_WHAT NEEDS TO BE DONE_
The data below holds a line containing "Write part 2" and a line containing "at front right."; please quote exactly those two lines and every line between them, and nothing else.

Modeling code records
+===+
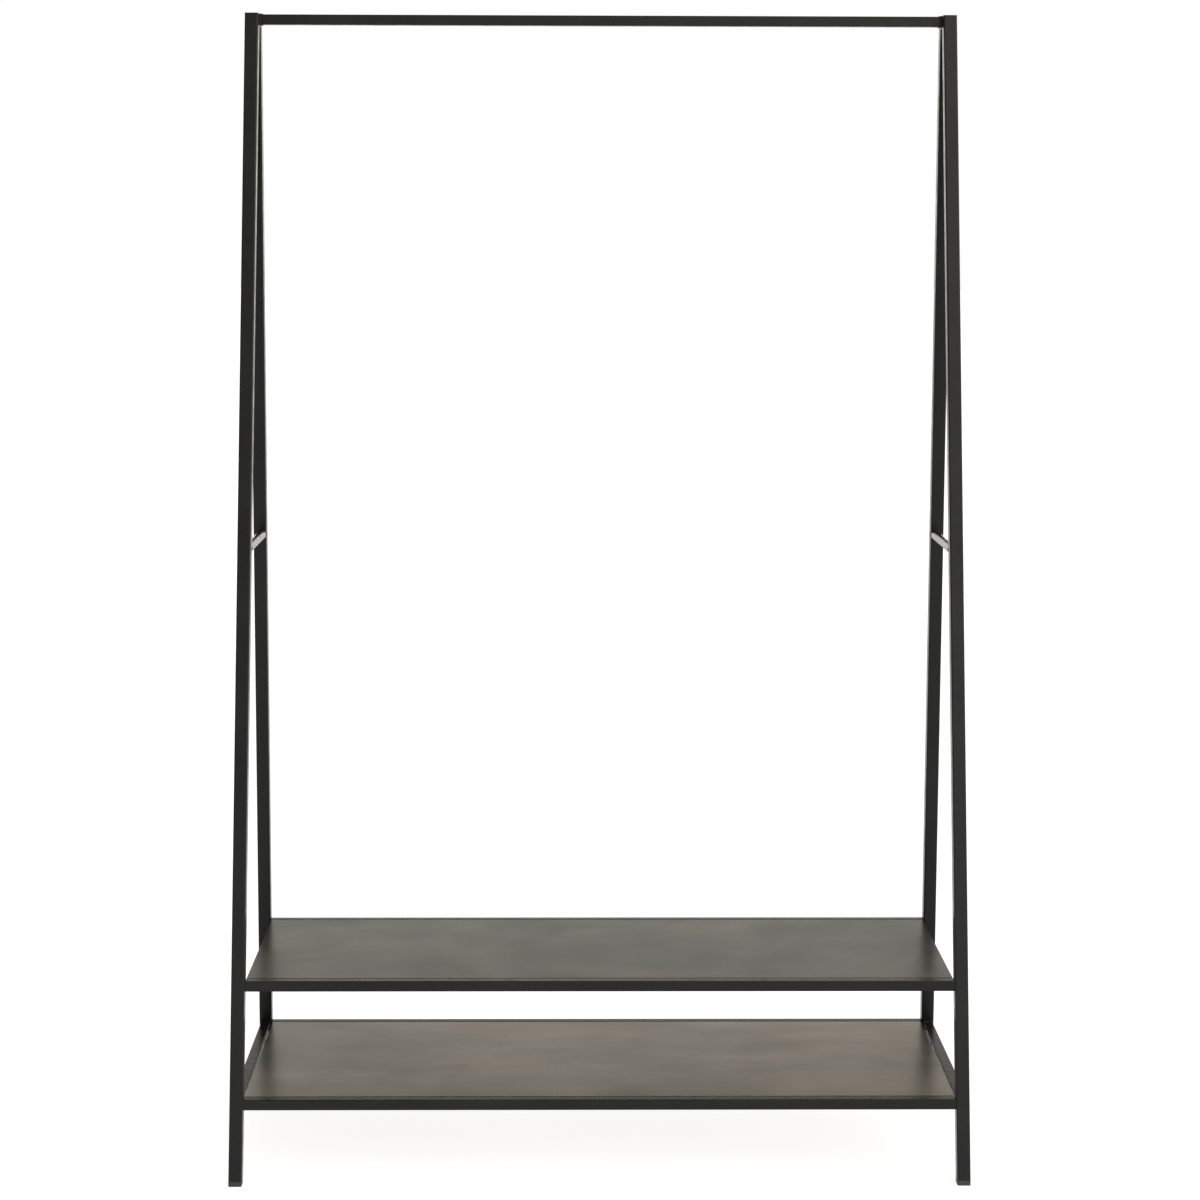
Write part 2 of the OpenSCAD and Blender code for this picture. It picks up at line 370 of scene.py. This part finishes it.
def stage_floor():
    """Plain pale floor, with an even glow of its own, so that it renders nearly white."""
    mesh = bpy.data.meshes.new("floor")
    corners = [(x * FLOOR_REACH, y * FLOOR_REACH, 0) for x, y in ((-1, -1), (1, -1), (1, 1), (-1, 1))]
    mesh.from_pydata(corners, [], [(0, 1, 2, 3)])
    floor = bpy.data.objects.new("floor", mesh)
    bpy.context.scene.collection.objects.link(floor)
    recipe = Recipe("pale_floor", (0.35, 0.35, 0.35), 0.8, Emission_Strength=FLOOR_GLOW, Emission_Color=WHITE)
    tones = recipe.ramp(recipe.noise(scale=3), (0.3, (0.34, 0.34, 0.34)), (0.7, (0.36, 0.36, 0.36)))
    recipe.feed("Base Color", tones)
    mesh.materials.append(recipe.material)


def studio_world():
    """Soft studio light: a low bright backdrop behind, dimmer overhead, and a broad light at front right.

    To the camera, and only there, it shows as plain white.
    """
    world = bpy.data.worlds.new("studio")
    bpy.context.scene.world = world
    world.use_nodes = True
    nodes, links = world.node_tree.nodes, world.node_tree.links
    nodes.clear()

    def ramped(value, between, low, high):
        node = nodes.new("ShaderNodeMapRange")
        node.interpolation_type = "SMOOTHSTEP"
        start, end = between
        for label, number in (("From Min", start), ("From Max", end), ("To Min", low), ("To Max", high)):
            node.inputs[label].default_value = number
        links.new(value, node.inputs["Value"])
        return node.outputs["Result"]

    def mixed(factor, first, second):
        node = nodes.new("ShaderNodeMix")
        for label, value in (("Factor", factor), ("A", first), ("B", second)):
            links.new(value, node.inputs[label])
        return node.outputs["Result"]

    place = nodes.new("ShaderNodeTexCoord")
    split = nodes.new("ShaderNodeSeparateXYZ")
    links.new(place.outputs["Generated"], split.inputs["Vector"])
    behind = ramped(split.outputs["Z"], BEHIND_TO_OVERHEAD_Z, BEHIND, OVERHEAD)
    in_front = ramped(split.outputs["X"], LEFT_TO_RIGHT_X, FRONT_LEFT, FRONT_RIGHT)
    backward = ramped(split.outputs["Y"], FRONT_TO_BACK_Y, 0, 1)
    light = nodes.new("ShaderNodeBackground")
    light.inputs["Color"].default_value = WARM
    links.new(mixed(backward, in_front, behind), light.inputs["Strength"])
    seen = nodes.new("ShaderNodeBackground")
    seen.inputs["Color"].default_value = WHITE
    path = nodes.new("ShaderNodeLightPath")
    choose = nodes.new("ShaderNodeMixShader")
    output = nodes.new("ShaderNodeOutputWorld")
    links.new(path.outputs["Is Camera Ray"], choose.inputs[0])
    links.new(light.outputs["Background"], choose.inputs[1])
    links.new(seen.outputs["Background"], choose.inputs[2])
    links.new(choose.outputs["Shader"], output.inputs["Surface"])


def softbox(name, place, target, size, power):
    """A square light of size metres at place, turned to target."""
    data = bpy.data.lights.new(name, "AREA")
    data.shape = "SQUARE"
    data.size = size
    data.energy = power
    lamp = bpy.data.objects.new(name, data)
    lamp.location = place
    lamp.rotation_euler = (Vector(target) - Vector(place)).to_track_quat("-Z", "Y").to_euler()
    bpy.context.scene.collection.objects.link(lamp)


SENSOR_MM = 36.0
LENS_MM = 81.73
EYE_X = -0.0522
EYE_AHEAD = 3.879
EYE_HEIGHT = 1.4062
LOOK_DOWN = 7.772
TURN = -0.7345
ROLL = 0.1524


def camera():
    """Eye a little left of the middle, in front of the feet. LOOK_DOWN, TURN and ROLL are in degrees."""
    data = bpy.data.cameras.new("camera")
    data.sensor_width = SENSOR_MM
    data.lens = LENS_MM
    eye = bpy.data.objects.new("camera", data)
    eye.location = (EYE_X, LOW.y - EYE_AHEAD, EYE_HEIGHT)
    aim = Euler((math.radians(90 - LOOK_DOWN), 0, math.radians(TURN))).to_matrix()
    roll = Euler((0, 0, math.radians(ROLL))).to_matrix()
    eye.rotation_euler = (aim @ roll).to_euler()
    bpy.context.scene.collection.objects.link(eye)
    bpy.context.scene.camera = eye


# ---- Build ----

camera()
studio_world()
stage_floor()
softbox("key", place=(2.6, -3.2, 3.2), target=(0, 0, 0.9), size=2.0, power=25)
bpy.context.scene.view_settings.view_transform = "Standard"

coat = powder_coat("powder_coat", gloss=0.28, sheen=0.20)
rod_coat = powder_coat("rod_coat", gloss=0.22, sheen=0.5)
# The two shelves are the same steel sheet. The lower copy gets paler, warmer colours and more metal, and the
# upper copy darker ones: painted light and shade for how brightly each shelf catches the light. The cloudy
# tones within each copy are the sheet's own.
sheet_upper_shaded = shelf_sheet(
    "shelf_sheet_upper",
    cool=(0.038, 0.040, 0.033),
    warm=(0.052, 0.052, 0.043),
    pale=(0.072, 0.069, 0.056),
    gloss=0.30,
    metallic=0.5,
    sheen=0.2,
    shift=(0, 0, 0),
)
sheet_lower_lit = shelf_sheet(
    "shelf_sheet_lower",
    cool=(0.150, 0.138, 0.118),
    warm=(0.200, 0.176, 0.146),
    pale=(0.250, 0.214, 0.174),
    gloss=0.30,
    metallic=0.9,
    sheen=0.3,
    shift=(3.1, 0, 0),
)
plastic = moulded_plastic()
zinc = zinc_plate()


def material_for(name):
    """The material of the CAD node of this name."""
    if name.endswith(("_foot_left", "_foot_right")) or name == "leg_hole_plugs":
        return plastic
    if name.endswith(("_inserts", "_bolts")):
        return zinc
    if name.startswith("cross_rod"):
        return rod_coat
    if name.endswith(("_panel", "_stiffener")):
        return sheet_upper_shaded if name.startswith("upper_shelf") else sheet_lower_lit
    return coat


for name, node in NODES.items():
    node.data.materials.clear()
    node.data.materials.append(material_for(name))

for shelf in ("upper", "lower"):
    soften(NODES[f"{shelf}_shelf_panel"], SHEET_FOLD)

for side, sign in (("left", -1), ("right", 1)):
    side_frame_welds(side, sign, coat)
+===+
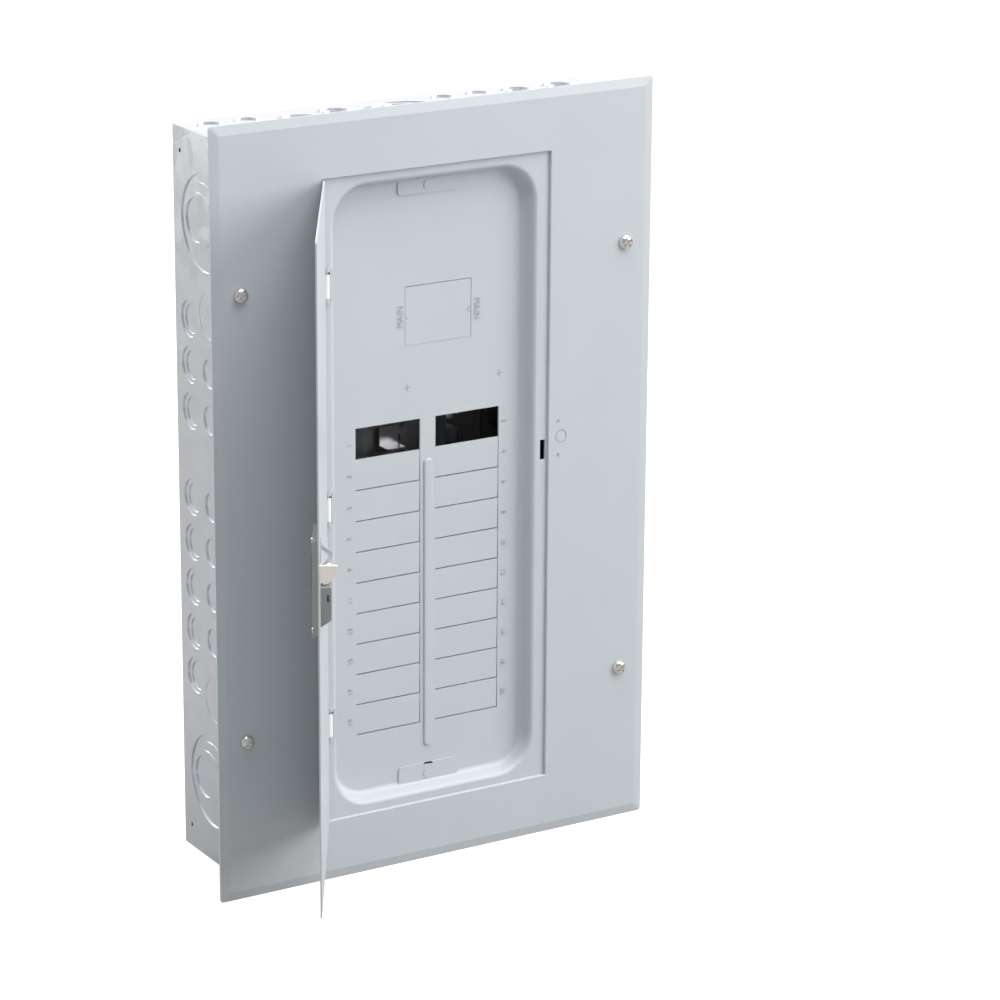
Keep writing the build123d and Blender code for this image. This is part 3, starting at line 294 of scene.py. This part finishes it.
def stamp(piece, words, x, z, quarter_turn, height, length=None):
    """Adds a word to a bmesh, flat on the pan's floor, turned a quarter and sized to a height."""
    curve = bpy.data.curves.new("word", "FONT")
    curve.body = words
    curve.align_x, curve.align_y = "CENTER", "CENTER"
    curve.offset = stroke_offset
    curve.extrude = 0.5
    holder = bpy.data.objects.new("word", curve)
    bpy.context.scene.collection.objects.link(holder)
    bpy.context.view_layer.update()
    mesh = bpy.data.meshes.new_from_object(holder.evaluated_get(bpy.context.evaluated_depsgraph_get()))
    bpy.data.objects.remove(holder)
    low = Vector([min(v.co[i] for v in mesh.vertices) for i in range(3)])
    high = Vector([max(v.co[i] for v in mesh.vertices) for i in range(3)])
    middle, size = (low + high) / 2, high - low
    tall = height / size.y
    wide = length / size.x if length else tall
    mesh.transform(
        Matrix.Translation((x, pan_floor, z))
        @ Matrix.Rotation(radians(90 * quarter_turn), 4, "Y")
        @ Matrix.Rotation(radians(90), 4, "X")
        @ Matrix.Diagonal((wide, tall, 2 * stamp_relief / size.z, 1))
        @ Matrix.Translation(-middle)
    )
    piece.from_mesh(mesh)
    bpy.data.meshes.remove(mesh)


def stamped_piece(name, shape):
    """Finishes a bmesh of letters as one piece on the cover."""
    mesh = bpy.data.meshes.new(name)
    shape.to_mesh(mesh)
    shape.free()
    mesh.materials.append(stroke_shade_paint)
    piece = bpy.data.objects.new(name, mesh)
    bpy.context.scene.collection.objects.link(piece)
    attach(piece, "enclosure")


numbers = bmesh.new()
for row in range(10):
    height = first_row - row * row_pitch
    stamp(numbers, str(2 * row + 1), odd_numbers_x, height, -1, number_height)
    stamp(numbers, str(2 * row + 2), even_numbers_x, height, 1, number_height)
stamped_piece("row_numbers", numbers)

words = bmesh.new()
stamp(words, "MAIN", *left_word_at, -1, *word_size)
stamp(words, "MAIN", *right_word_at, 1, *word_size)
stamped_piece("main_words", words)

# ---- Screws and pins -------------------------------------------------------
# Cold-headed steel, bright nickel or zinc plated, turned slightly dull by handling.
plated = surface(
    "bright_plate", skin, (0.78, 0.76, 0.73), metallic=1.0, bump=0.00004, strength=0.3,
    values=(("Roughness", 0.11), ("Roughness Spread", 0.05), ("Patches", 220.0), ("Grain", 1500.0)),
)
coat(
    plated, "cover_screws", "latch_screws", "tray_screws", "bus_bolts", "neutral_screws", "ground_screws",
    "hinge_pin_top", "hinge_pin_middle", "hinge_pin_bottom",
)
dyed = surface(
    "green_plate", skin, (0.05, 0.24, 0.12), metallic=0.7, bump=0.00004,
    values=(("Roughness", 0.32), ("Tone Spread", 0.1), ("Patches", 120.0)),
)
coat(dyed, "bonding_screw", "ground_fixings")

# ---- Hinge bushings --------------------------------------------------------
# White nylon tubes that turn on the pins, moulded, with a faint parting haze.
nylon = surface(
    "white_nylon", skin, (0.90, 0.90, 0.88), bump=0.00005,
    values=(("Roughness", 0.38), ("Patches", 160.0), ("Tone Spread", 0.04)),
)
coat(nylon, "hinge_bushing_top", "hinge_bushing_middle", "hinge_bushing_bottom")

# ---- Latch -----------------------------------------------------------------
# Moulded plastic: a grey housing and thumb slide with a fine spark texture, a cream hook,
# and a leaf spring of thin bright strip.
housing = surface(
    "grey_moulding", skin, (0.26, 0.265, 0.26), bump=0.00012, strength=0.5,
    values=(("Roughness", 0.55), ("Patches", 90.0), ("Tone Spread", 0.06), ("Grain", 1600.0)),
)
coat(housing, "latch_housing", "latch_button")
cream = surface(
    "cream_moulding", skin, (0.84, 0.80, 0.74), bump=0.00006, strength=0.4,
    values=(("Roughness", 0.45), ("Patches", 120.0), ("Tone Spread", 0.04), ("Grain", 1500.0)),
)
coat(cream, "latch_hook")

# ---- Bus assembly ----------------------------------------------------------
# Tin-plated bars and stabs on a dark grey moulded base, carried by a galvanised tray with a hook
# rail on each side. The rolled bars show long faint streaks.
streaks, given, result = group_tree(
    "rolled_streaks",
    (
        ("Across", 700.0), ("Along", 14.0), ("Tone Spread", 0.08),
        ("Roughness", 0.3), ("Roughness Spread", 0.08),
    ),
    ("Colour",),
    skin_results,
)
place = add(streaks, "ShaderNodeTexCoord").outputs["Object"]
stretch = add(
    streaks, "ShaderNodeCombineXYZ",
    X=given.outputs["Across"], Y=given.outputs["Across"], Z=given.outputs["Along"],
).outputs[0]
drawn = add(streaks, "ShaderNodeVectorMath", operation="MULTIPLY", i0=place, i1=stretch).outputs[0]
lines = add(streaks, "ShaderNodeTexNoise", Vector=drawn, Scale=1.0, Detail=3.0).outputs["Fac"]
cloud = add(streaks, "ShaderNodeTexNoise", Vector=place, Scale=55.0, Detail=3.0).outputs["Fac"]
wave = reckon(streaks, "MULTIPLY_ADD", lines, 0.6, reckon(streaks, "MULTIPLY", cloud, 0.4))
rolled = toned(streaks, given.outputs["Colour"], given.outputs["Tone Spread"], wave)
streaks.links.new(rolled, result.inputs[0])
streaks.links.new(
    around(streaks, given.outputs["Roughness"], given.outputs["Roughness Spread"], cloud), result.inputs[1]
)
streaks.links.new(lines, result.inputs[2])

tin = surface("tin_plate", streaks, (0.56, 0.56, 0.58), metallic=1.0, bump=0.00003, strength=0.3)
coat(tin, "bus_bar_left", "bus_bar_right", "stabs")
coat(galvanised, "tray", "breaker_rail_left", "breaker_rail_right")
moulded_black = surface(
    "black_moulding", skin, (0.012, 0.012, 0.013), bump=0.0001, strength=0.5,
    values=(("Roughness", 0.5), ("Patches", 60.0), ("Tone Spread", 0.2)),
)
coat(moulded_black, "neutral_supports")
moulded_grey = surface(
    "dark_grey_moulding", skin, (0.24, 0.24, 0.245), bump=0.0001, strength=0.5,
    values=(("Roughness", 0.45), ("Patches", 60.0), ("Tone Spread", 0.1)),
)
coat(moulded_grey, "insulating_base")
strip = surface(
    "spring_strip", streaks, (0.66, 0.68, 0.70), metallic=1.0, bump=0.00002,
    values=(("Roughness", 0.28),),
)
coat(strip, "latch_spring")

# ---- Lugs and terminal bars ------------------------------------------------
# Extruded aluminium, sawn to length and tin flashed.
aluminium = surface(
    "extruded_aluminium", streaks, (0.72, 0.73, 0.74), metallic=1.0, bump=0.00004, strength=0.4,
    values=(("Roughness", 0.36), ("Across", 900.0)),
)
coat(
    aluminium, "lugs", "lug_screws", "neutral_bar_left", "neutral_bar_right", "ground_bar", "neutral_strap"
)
+===+
_WRITTEN RESPONSE_
Write part 2 of the OpenSCAD and Blender code for this picture. It picks up at line 370 of scene.py. This part finishes it.
def stage_floor():
    """Plain pale floor, with an even glow of its own, so that it renders nearly white."""
    mesh = bpy.data.meshes.new("floor")
    corners = [(x * FLOOR_REACH, y * FLOOR_REACH, 0) for x, y in ((-1, -1), (1, -1), (1, 1), (-1, 1))]
    mesh.from_pydata(corners, [], [(0, 1, 2, 3)])
    floor = bpy.data.objects.new("floor", mesh)
    bpy.context.scene.collection.objects.link(floor)
    recipe = Recipe("pale_floor", (0.35, 0.35, 0.35), 0.8, Emission_Strength=FLOOR_GLOW, Emission_Color=WHITE)
    tones = recipe.ramp(recipe.noise(scale=3), (0.3, (0.34, 0.34, 0.34)), (0.7, (0.36, 0.36, 0.36)))
    recipe.feed("Base Color", tones)
    mesh.materials.append(recipe.material)


def studio_world():
    """Soft studio light: a low bright backdrop behind, dimmer overhead, and a broad light at front right.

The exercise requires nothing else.